What follows is a listing. Return every line of it exactly.

__DATA SEGMENT__
——————

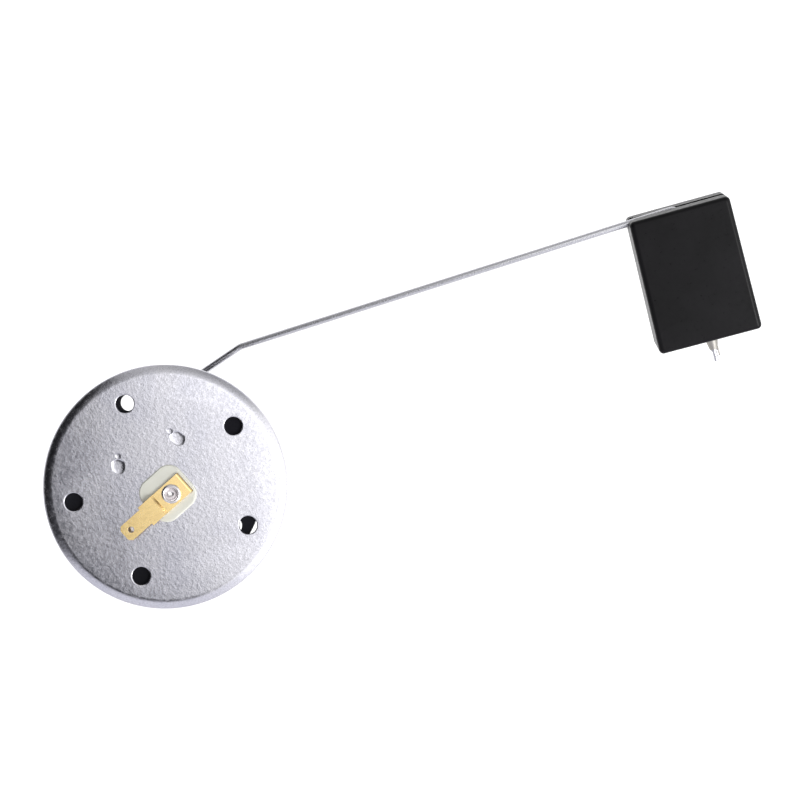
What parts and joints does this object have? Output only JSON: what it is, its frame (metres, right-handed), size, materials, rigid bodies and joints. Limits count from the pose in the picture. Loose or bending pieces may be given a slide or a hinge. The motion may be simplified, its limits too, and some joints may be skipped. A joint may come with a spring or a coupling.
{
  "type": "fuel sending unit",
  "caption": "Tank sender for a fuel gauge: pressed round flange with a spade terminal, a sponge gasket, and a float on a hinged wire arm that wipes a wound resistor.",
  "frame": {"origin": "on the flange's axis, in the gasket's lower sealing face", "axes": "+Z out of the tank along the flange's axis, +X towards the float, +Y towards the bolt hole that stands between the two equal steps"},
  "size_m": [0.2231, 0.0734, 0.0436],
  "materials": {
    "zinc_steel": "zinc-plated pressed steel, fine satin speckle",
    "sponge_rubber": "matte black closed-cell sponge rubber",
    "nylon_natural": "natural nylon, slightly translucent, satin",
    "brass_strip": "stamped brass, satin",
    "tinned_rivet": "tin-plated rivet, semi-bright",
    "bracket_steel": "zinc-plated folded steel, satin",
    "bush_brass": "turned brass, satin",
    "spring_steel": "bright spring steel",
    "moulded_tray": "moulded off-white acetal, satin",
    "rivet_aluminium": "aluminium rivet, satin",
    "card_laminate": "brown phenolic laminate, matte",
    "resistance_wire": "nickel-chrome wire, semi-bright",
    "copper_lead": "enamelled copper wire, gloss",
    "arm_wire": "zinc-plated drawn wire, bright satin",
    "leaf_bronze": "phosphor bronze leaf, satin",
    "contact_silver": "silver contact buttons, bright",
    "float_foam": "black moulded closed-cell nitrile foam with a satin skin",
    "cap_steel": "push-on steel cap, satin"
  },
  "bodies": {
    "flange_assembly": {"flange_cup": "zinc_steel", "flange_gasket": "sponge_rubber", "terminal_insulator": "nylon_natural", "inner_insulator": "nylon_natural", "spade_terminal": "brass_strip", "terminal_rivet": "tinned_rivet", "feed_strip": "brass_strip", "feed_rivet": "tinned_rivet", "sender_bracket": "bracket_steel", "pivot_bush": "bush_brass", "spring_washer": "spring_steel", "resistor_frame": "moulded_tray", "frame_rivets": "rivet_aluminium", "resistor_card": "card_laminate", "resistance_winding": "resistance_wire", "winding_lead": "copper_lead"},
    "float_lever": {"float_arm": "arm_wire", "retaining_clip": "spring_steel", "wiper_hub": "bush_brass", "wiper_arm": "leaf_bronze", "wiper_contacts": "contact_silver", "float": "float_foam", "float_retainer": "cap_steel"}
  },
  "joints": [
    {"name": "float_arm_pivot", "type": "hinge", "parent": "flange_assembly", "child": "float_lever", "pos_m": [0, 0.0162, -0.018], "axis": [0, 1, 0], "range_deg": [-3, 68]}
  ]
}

——————

__EXERCISE ANSWER__
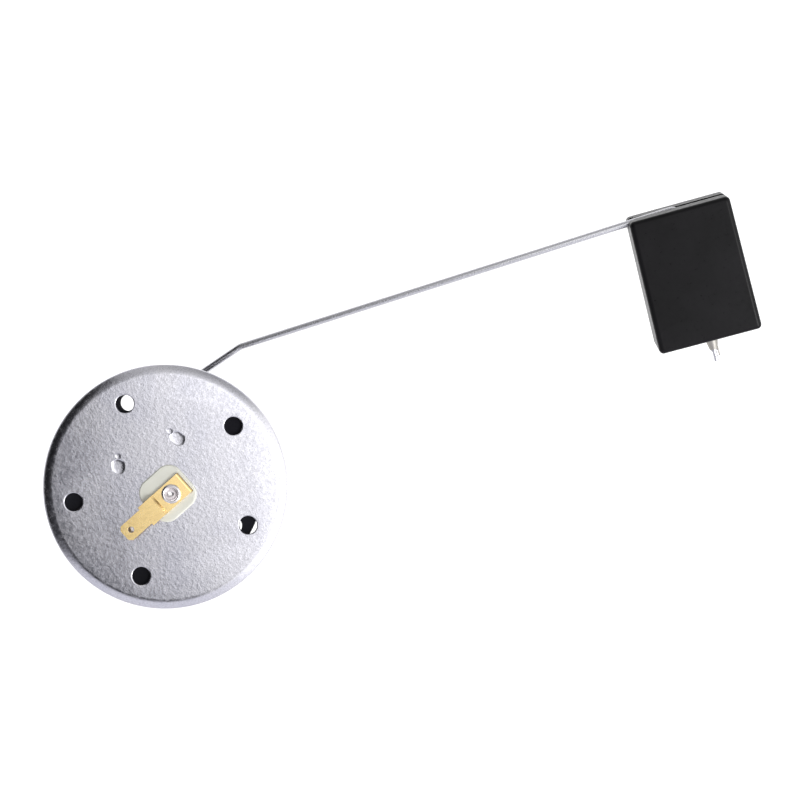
What parts and joints does this object have? Output only JSON: what it is, its frame (metres, right-handed), size, materials, rigid bodies and joints. Limits count from the pose in the picture. Loose or bending pieces may be given a slide or a hinge. The motion may be simplified, its limits too, and some joints may be skipped. A joint may come with a spring or a coupling.
{
  "type": "fuel sending unit",
  "caption": "Tank sender for a fuel gauge: pressed round flange with a spade terminal, a sponge gasket, and a float on a hinged wire arm that wipes a wound resistor.",
  "frame": {"origin": "on the flange's axis, in the gasket's lower sealing face", "axes": "+Z out of the tank along the flange's axis, +X towards the float, +Y towards the bolt hole that stands between the two equal steps"},
  "size_m": [0.2231, 0.0734, 0.0436],
  "materials": {
    "zinc_steel": "zinc-plated pressed steel, fine satin speckle",
    "sponge_rubber": "matte black closed-cell sponge rubber",
    "nylon_natural": "natural nylon, slightly translucent, satin",
    "brass_strip": "stamped brass, satin",
    "tinned_rivet": "tin-plated rivet, semi-bright",
    "bracket_steel": "zinc-plated folded steel, satin",
    "bush_brass": "turned brass, satin",
    "spring_steel": "bright spring steel",
    "moulded_tray": "moulded off-white acetal, satin",
    "rivet_aluminium": "aluminium rivet, satin",
    "card_laminate": "brown phenolic laminate, matte",
    "resistance_wire": "nickel-chrome wire, semi-bright",
    "copper_lead": "enamelled copper wire, gloss",
    "arm_wire": "zinc-plated drawn wire, bright satin",
    "leaf_bronze": "phosphor bronze leaf, satin",
    "contact_silver": "silver contact buttons, bright",
    "float_foam": "black moulded closed-cell nitrile foam with a satin skin",
    "cap_steel": "push-on steel cap, satin"
  },
  "bodies": {
    "flange_assembly": {"flange_cup": "zinc_steel", "flange_gasket": "sponge_rubber", "terminal_insulator": "nylon_natural", "inner_insulator": "nylon_natural", "spade_terminal": "brass_strip", "terminal_rivet": "tinned_rivet", "feed_strip": "brass_strip", "feed_rivet": "tinned_rivet", "sender_bracket": "bracket_steel", "pivot_bush": "bush_brass", "spring_washer": "spring_steel", "resistor_frame": "moulded_tray", "frame_rivets": "rivet_aluminium", "resistor_card": "card_laminate", "resistance_winding": "resistance_wire", "winding_lead": "copper_lead"},
    "float_lever": {"float_arm": "arm_wire", "retaining_clip": "spring_steel", "wiper_hub": "bush_brass", "wiper_arm": "leaf_bronze", "wiper_contacts": "contact_silver", "float": "float_foam", "float_retainer": "cap_steel"}
  },
  "joints": [
    {"name": "float_arm_pivot", "type": "hinge", "parent": "flange_assembly", "child": "float_lever", "pos_m": [0, 0.0162, -0.018], "axis": [0, 1, 0], "range_deg": [-3, 68]}
  ]
}